Validation makes me feel normal and an upstanding member of society, and the opposite makes me feel like a monster that should be put down, but I don’t want to put myself down because it doesn’t benefit me.
I largely been there done that when it came to self help products. I haven’t used Youper yet, but I don’t think I can validate myself with a chat bot because I can’t suspend my disbelief enough. I been working out the mental gymnastics on my balg blog Oflameo's Doom Bunker - #21 by Oflameo but I just don’t have it yet.
I am in Pittsburgh, PA. I went through Vocational Rehabilitation but it is hot garbage all of the way around. I stopped not because the program worked but I got my immediate issues solved with connections.
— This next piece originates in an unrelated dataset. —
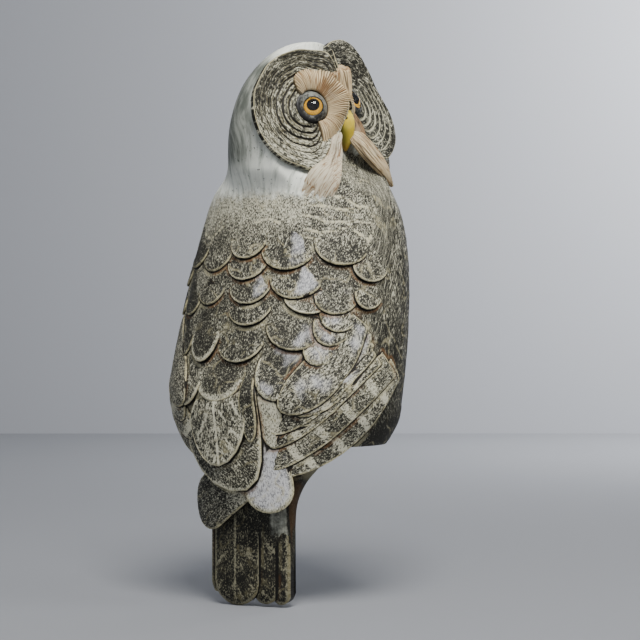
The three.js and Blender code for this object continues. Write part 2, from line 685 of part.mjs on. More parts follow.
let owl = makeBody();
for (const row of [...MANTLE, ...LEFT_SIDE]) owl = owl.add(plainFeather(row));
for (const spec of [...RIGHT_WING, ...LEFT_WING]) owl = owl.add(makeFeather(spec));
for (const row of TAIL) owl = owl.add(makeTailFeather(row));
for (const disc of DISCS) owl = owl.add(makeDisc(disc)).add(makeFan(disc));
for (const part of [...FACE_PARTS.map(makeFacePart), ...makeFeet()]) owl = owl.add(part);
owl = owl.subtract(ledgeRoom());

function eyeBall(disc, radius) {
  const ball = new THREE.SphereGeometry(radius, EYE_SIDES, EYE_SIDES / 2);
  const middle = disc.eye.clone()
    .addScaledVector(disc.outward, EYE_MIDDLE.out)
    .addScaledVector(disc.up, EYE_MIDDLE.up)
    .addScaledVector(disc.looks, EYE_MIDDLE.looks);
  ball.translate(middle.x, middle.y, middle.z);
  return ball;
}
for (const disc of DISCS) owl = owl.subtract(solidOf(eyeBall(disc, EYE_RADIUS + EYE_GAP)));

const model = new THREE.Group();
function addPiece(name, geometry, material) {
  const mesh = new THREE.Mesh(geometry, material);
  mesh.name = name;
  model.add(mesh);
}
addPiece('owl_figure', geometryOf(owl), GLAZED_CLAY);
addPiece('right_eye', geometryOf(solidOf(eyeBall(DISCS[0], EYE_RADIUS))), EYE_GLASS);
addPiece('left_eye', geometryOf(solidOf(eyeBall(DISCS[1], EYE_RADIUS))), EYE_GLASS);

export default model;
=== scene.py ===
"""A carved and glazed stoneware owl that sits on a ledge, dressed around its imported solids.

Lengths in the tables are millimetres in the owl's own frame: +Z up, breast towards -Y, tail towards
+Y, the owl's left wing towards +X, and the origin on the flat seat.
"""

import math

import bpy
import numpy as np
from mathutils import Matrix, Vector


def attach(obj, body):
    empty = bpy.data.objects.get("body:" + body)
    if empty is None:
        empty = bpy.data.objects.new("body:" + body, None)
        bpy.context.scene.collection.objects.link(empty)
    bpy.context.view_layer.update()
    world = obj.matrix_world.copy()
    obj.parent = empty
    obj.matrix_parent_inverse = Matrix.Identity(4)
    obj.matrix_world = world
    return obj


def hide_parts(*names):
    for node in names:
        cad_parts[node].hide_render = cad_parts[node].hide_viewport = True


bl_info = {
    "name": "Stoneware ledge owl",
    "version": (1, 0, 0),
    "blender": (4, 5, 0),
    "location": "View3D > Sidebar > Owl",
    "description": "Builds a carved and glazed stoneware owl with glass eyes",
    "category": "Add Mesh",
}

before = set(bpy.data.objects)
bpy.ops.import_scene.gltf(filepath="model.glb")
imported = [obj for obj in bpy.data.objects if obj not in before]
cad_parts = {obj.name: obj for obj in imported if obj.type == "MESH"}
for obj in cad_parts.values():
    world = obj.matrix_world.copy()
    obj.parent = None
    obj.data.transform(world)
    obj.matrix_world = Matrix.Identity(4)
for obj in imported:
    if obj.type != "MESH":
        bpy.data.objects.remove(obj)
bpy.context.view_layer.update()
MM = 0.001
FAR = 20.0                       # distance written where no edge is near

# Body by level: height, half width, middle in depth, reach to the back, reach to the front.
TRUNK = [
    [0, 84, -8, 74, 62], [4, 87, -8, 77, 66], [20, 95, -8, 81, 75], [44, 98, -7, 82, 82],
    [64, 98, -12, 81, 83], [97, 96.5, -19, 80, 83], [129, 94.5, -25.5, 79, 81], [162, 90, -32, 76, 77],
    [183, 85, -34.5, 73, 72], [199, 79, -34.5, 69.5, 66.5], [216, 69, -33, 62, 60], [235, 54, -31, 51, 51],
    [262, 30, -31, 30, 30],
]
# Rump below the seat: height, reach to the left and to the right, inner and outer face.
RUMP = [
    [0, 56, 68, 19, 59], [-14, 45, 56, 27, 60], [-28, 38, 45, 34, 60], [-44, 35, 38.5, 38, 60],
    [-64, 34, 36.5, 39, 58], [-96, 34, 34.5, 39, 55], [-118, 32, 31, 40, 53],
]
# Surface that the wing tips lie on: height, half width, middle, reach to the back.
WING_FALL = [[20, 95, -8, 81], [0, 84, -2, 74], [-20, 77, 2, 69], [-45, 71, 4, 65], [-75, 66, 4, 62]]

CROWN_Z = 330.0
CHEEK_Z = 240.0
NECK_Z = 195.0
NECK_FADE = 26.0
HEAD_HALF_DEPTH = 57.0
HEAD_HALF_SIDE = 78.0
HEAD_MIDDLE = np.array([-8.7, -30.7])
NECK_CREASE = 7.0
HEAD_TURN = 105.0
FACE_PITCH = 18.0
FACE_ROLL = 11.0
DISC_SPREAD = 13.0
HEAD_AXIS_Y = -33.0
EYE_FORWARD = 36.0
EYE_SIDE = 25.0
EYE_LEVEL = 277.5
EYE_RADIUS = 10.0
EYE_MIDDLE = (-1.0, -0.7, -4.5)  # middle of the glass: outward, up and forward of the disc's middle
DISC_THICK = 5.0
DISC_DISH = 5.0
DISC_LOW = 3.0
THROAT_SWELL = 1.1              # how fast the throat comes forward past a disc's rim
CHIN_FORWARD = -9.0             # hollow of the throat under the beak
CHIN_UP = -32.0
CHIN_RADIUS = 16.0
CHIN_SWELL = 0.8
LEDGE_EDGE_Y = 17.5
RUMP_SQUARENESS = 0.62
THROAT_NARROWING = 0.1
LEAST_FACING = 0.05             # cosine under which a level line is taken to miss a plane
BACK_MIDDLE = math.pi / 2

# Outlines of the face discs round the eyes: angle upwards from outward, radius.
RIGHT_DISC_RIM = [
    [-92, 33], [-80, 41], [-72, 50], [-62, 56], [-50, 58], [-38, 61], [-25, 63], [-10, 63.5], [5, 62],
    [15, 60], [28, 57], [43, 54], [63, 51.5], [83, 49.5], [104, 49.5], [122, 46], [130, 41], [140, 35],
    [150, 31], [165, 28], [180, 27], [225, 28], [254, 31],
]
LEFT_DISC_RIM = [
    [-90, 40], [-76, 54], [-52, 60], [-30, 64], [-14, 62], [0, 56], [14, 53], [28, 56], [44, 61], [60, 61],
    [86, 54], [110, 50], [125, 45], [140, 36], [150, 32], [165, 29], [180, 28], [225, 29], [256, 34],
]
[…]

The therapy never addressed the core issues it it was just patchwork at best. I went to a private psychotherapist for a couple years after my immediate needs were met because the state covered the bill.
I was convinced I had aptitude, my teachers and my grades show that I had aptitude, and I am using Linux now, but the market showed me that it was bullshit. I could only get what Joshua Fluke would describe as garbage jobs. I am not even working in IT right now, I am in logistics right now, but I am getting paid more now did I did when I was in IT. There is no refunds for those courses. I have to find the money somewhere.
It does suck.
You say that like I haven’t thought about it. Go back to 4 please.